The output shows the posterior median sales difference (row beta (1 - 4)) between high and low performing salespeople is approximately 156.48, with a 95% credible interval provided. This allows us to say that there is a 95% probability that the difference in sales between high and low performing salespeople is within this range given the data that we observe. The pd column provides a ‘probability of direction’. Using this column, we can explicitly say that there is a 0.98 probability that the sales difference is greater than zero given the data we observe⁶. We also see a comparison with a ROPE (Region of Practical Equivalence) around zero, which is an indication of the practical range of values associated with the null hypothesis. We see that there is no overlap between the 95% credible interval and the ROPE.

One visual way of representing both the posterior distribution and its summary statistics is to use a halfeye plot (via the ggdist package), as in Figure 12.8. A halfeye plot combines a density plot of the posterior distribution with a point and interval summary of the distribution. By default, the point estimate is the median (this can be adjusted to mean and mode using the point_interval argument), and the intervals are the 66% credible interval and the 95% credible interval (these can be adjusted using the .width argument).
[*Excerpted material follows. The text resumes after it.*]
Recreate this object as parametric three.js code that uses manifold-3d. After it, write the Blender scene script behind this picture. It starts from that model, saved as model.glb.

Figure 12.8: Halfeye plot of posterior distribution of sales difference between high and low performing salespeople.

To adapt the ttestBF() function to do a one-tailed test, you can use the nullInterval argument to specify the direction of the test. For example, if you want to test if high performing salespeople have higher sales than low performing salespeople (and noting that the default of the test is to test performance group 1 minus performance group 4), you can set nullInterval = c(0, Inf) to associate your null hypothesis with lower performers obtaining greater sales than higher performers. This will test the Alternative Hypothesis that the mean sales of high performing salespeople is greater than that of low performing salespeople.
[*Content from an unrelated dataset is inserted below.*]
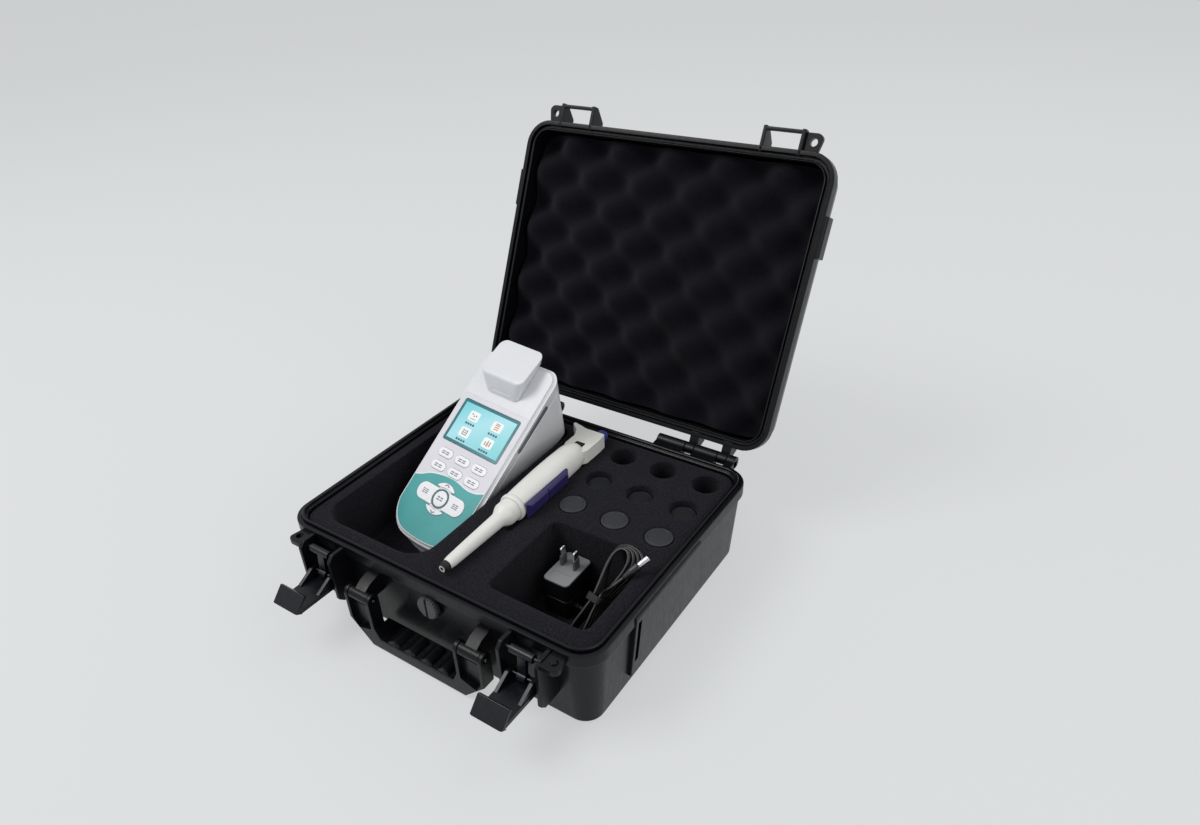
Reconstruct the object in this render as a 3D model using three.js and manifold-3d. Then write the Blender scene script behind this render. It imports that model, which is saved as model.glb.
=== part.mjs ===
// A portable water quality meter in its lidded carry case, in millimetres, +Z up.
// X runs across the case, Y runs from the front to the hinges, and the origin is the centre
// of the base's underside. The case stands open and its lid leans back on its hinge stop.
import * as THREE from "three";
import { mergeVertices } from "three/addons/utils/BufferGeometryUtils.js";
import Module from "manifold-3d";

const wasm = await Module();
wasm.setup();

// Shared clearances and drawing fineness
const SEAT = 0.3; // gap between two pieces that touch
const RUN = 0.35; // radial running clearance round a pin
const OVERRUN = 2; // how far a cutting tool passes the face that it cuts
const WELD = 1e-4; // vertices closer than this are one
const ROUND_SEGMENTS = 18;
const WIDE_SEGMENTS = 28;
const BORE_SEGMENTS = 12;
const CORNER_STEPS = 4;
const SMALL_CORNER_STEPS = 3;

// Case, outside
const CASE_WIDTH = 316;
const CASE_DEPTH = 260;
const RIM_HEIGHT = 80; // parting plane between the base and the lid
const LID_HEIGHT = 42;
const CASE_CORNER = 24;
const BAND_HEIGHT = 11; // thick band round each half at the parting plane
const BAND_WIDTH = 9;
const WALL = 3.2;
const FLOOR = 3.6;
const BAND_STEP = 3; // how far the wall stands back from the band
const BASE_TAPER = 7.8; // how far the wall has come in at the floor
const LID_TAPER = 6.5;
const EDGE_ROUND = 6; // rounding between the walls and the floor or the lid's top
const TONGUE_INSET = 4.6;
const TONGUE_WIDTH = 2.4;
const TONGUE_HEIGHT = 3;
const GROOVE_DEPTH = 6;
const GASKET_HEIGHT = 2.2;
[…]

# run a one-tailed Bayesian t-test
ttestBF(formula = sales ~ performance, data = df_sales, nullInterval = c(0, Inf))

Bayes factor analysis
--------------
[1] Alt., r=0.707 0<d<Inf    : 0.1474422 ±0%
[2] Alt., r=0.707 !(0<d<Inf) : 6.34199   ±0%

Against denominator:
  Null, mu1-mu2 = 0 
---
Bayes factor type: BFindepSample, JZS

We can see that, when our Alternative Hypothesis is that high performing salespeople have higher sales than low performing salespeople (the second hypothesis presented), the Bayes Factor \(BF_{10}\) is just over 6, indicating the data moderately supports this hypothesis. The opposite hypothesis (that low performing salespeople have higher sales than high performing salespeople) has a correspondingly low Bayes Factor, indicating the data provides moderate evidence against this hypothesis.

12.3.2 Bayesian test for non-zero correlation

Next, let’s take a look at whether there is a non-zero correlation between sales and average customer rating. As before, we will take a random sample of 10 salespeople from our data set for this test, and assume this is the only data we have available.
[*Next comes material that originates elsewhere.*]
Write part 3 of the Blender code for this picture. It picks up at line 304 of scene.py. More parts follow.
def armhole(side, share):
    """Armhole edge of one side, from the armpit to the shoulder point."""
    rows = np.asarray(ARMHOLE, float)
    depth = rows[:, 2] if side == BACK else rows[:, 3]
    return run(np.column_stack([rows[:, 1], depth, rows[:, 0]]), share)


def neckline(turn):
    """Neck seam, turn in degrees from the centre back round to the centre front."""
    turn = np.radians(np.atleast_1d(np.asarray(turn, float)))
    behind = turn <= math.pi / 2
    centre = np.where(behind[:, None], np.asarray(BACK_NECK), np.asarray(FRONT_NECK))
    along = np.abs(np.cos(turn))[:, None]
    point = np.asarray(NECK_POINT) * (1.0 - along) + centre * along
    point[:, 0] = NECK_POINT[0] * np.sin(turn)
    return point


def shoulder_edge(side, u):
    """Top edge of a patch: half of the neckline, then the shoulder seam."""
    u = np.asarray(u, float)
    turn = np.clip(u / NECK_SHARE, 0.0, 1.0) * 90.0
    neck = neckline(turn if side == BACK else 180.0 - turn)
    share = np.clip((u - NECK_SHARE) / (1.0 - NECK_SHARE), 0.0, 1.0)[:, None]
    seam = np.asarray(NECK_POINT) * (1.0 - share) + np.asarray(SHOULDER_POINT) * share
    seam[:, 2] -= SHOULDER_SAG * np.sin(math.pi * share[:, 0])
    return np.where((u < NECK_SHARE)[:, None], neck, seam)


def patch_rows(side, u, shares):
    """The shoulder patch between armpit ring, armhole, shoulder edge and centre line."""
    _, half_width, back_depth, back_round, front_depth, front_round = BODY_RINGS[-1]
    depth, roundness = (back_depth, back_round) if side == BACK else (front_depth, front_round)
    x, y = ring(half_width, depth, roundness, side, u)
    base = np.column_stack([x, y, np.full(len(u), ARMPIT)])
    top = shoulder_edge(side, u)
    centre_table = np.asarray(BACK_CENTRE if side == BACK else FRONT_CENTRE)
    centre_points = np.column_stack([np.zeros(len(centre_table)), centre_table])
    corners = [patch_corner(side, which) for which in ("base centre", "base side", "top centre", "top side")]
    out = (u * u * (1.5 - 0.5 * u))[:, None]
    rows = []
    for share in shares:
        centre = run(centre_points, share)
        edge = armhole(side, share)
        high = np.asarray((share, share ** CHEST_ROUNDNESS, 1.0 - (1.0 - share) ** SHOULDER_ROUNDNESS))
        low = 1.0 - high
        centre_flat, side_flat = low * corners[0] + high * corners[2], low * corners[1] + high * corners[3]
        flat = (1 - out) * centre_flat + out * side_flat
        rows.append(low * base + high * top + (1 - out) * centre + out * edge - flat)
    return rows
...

# take a random sample of 10 salespeople
set.seed(42)
sample_salespeople <- salespeople[sample(nrow(salespeople), 10), ]

First, we will run a Bayesian correlation test to assess the evidence for a non-zero correlation between sales and average customer rating. Our Null Hypothesis (\(H_0\)) is that there is no correlation between sales and average customer rating, while our Alternative Hypothesis (\(H_1\)) is that there is a non-zero correlation between the two variables.

# run a Bayesian correlation test
correlationBF(sample_salespeople$sales, sample_salespeople$customer_rate)

Bayes factor analysis
--------------
[1] Alt., r=0.333 : 10.14819 ±0%

Against denominator:
  Null, rho = 0 
---
Bayes factor type: BFcorrelation, Jeffreys-beta*

We see that the Bayes Factor \(BF_{10}\) suggests strong evidence from the data supporting the Alternative Hypothesis \(H_1\). We can visualize our posterior distribution of the correlation coefficient using a halfeye plot as before.

Figure 12.9: Posterior distribution of correlation coefficient between sales and average customer rating.

And, like before, we can view summary statistics and credible intervals for the posterior distribution of the correlation coefficient.

describe_posterior(posterior_corr_samples)

Summary of Posterior Distribution

Parameter | Median |       95% CI |   pd |          ROPE | % in ROPE
--------------------------------------------------------------------
rho       |   0.62 | [0.17, 0.86] | 100% | [-0.10, 0.10] |        0%
zeta      |   0.72 | [0.17, 1.31] | 100% | [-0.10, 0.10] |        0%

Therefore we are certain that there is a positive correlation between sales and average customer rating given the data we observe. We see that the 95% credible interval hs no overlap with the ROPE, further supporting our Alternative Hypothesis⁷.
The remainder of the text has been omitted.